What is needed then is not the dubious protection of conservative family values but instead a cultural and ethical change of revolutionary proportions. We must draw a line through all of mankind's ethical history - thoroughly rejecting the ethical doctrines of self-sacrifice, duty, obedience and tribalism from which the family values preachers take their cue. To grant man his freedom means to respect his ability to live his own life. This means allowing him to be both legally free to seek self-expression and self-fulfilment, as well as being morally entitled to do so. Without this recognition of man's moral entitlement to his own happiness, his legal rights will not long remain. Yet traditional ethics have never recognised such an entitlement. Virtue has had nothing to do with the expression of the self and fulfilment of one's happiness, but more with the denial and sacrifice of the self. The young girl who gives up the career of her dreams in order to satisfy her mother's arbitrary demands is simply the latest victim of the millennia old command to honour thy father and thy mother – come what may.

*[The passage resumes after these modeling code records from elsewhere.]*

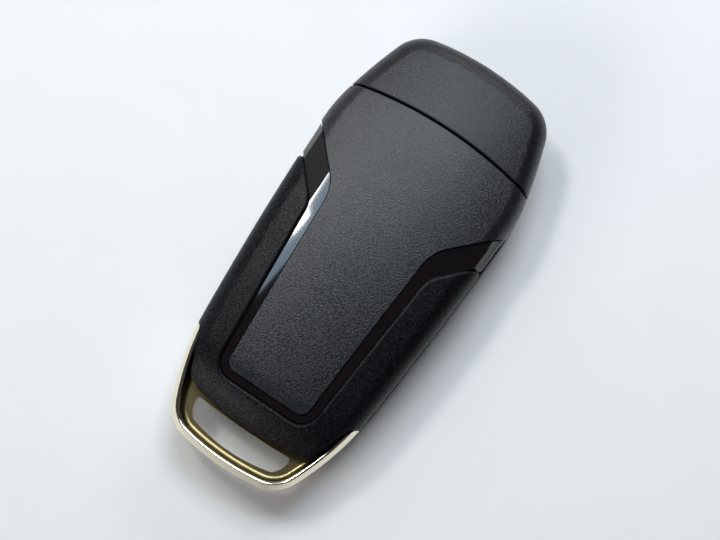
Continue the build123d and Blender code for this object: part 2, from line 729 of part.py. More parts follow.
def make_keyring_frame():
    """The plated loop: a bevelled rim, its arms, a floor with the ring slot and a clamped tab."""
    plan = key_outline() - grown(tongue_zone(), LOOP_GAP)
    floor_top = Z_SEAM + LOOP_FLOOR / 2
    frame = (bevelled_outline() - bowl()) & plate(plan, 0, Z_TOP)
    frame += plate(loop_floor_plan(), Z_SEAM - LOOP_FLOOR / 2, floor_top)
    frame += plate(ridge_plan() & plan, floor_top - LOOP_FLOOR / 2, floor_top + SLOT_BAR_HEIGHT)
    for side in (-1, 1):
        centre = (side * POST_SPACING / 2, Y_TONGUE + POST_FROM_TONGUE_END)
        frame -= post(centre, POST_R + PIN_CLEARANCE, 0, Z_TOP)
    return frame - plate(slot_face(), 0, Z_TOP)


def slot_face():
    """The slot for the key ring: wide at the top, rounded below."""
    low = Y_LOOP + SLOT_FROM_END
    tip = (LOOP_WIDTH / 2 - SLOT_SIDE, SLOT_TOP + SLOT_TOP_BOW)
    flank = (LOOP_WIDTH / 2 - SLOT_FLANK_SIDE, low + SLOT_FLANK_RISE)
    right = [bowed(flank, tip, SLOT_FLANK_BOW)]
    ends = [ThreePointArc((-tip[0], tip[1]), (0, SLOT_TOP), tip),
            ThreePointArc((-flank[0], flank[1]), (0, low), flank)]
    face = mirrored_face(right, ends)
    return round_at(face, tip, SLOT_TIP_R)


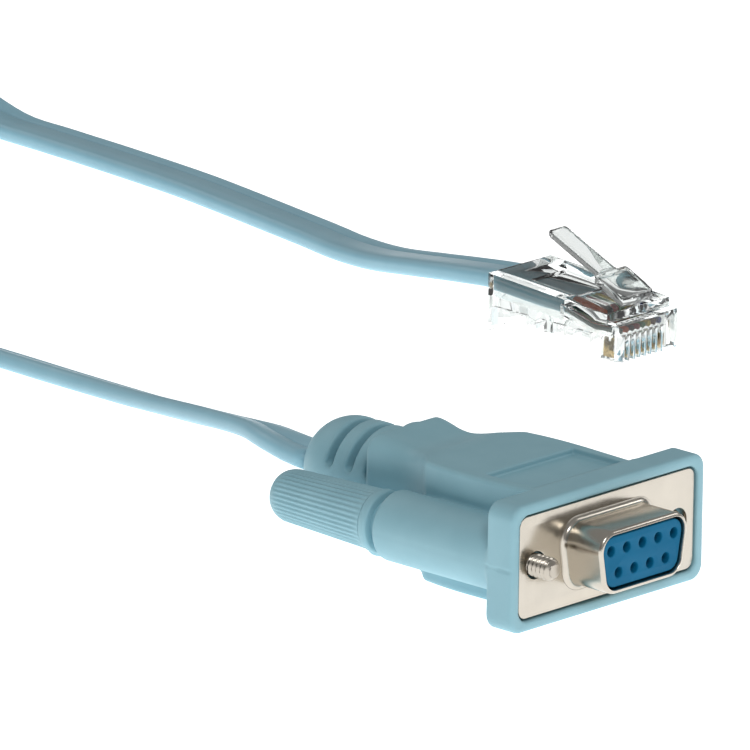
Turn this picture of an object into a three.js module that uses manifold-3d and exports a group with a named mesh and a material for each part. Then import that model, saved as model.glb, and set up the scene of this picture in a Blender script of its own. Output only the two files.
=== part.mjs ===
import * as THREE from 'three';
import { mergeVertices } from 'three/addons/utils/BufferGeometryUtils.js';
import Module from 'manifold-3d';

// A serial console lead: a moulded nine-way D connector with two thumbscrews at one end,
// a clear eight-way modular plug at the other, and a flat eight-wire cable between them.
// Millimetres. X runs across the connector, +Y from its mating face back along the cable, +Z up.

// Clearance kept between pieces that touch
const gap = 0.3;

// Stamped metal front of the connector
const screwSpacing = 25.0;
const flangeEnd = 2.905;
const flangeWidth = screwSpacing + 2 * flangeEnd;
const flangeHeight = 12.55;
const flangeThick = 0.8;
const flangeCorner = 1.2;
const shellWidth = 16.33;
const shellHeight = 7.9;
const shellSlant = 10;
const shellDepth = 6.0;
const shellWall = 0.5;
const shellCorner = 2.4;
const screwHole = 3.4;

// Blue insulator with nine sockets in two rows
const insulatorRecess = 0.3;
const insulatorRear = 3.6;
const upperSockets = 5;
const lowerSockets = 4;
const socketPitch = 2.77;
const socketRowPitch = 2.84;
const socketMouth = 1.3;
const socketLead = 0.9;
const contactOutside = 1.5;
const contactBore = 1.05;
const contactLength = 7.2;
const contactBoreDepth = 5.5;

// Moulded hood: front bezel, block, flared neck and ribbed strain relief
const bezelSide = 1.595;
const bezelTop = 1.625;
const bezelWidth = flangeWidth + 2 * bezelSide;
const bezelHeight = flangeHeight + 2 * bezelTop;
const bezelLip = 0.3;
const bezelRear = 4.0;
const bezelCorner = 1.9;
const bezelRound = 0.5;
const blockWidth = 18.4;
const blockHeight = 15.0;
const blockRear = 21.0;
const blockCorner = 1.0;
const blockShoulder = 1.2;
const waistWidth = 12.9;
const waistHeight = 14.0;
const waistPlace = 26.8;
const neckWidth = 13.9;
const neckHeight = 15.3;
const neckRear = 32.9;
const panelWidth = 15.4;
const panelFront = 4.9;
const panelLength = 7.7;
const panelDepth = 0.75;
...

Individualism is the only basis for liberty, and nothing less is good enough. And individualism is the only basis for proper, rational family values. Families can allow for the flowering of individuals, encouraging young people's independence and igniting their potential for achievement. An environment driven by real values rather is a far cry from the religious dogma and categorical duty of family values preached by conservatives, from their stale notions of deference and of unthinking respect for authority. Such values breed only musty tradition-worship, blind tribalism and - ultimately - statism. The negative implications for our freedom are all too clear. Those who understand the real, objective value of families – encouraging opportunity for personal growth, respect for freely chosen values, and a hunger for rational self-expression -- should speak the loudest in rejecting the conservative dogma of gene-worshipping tribalism.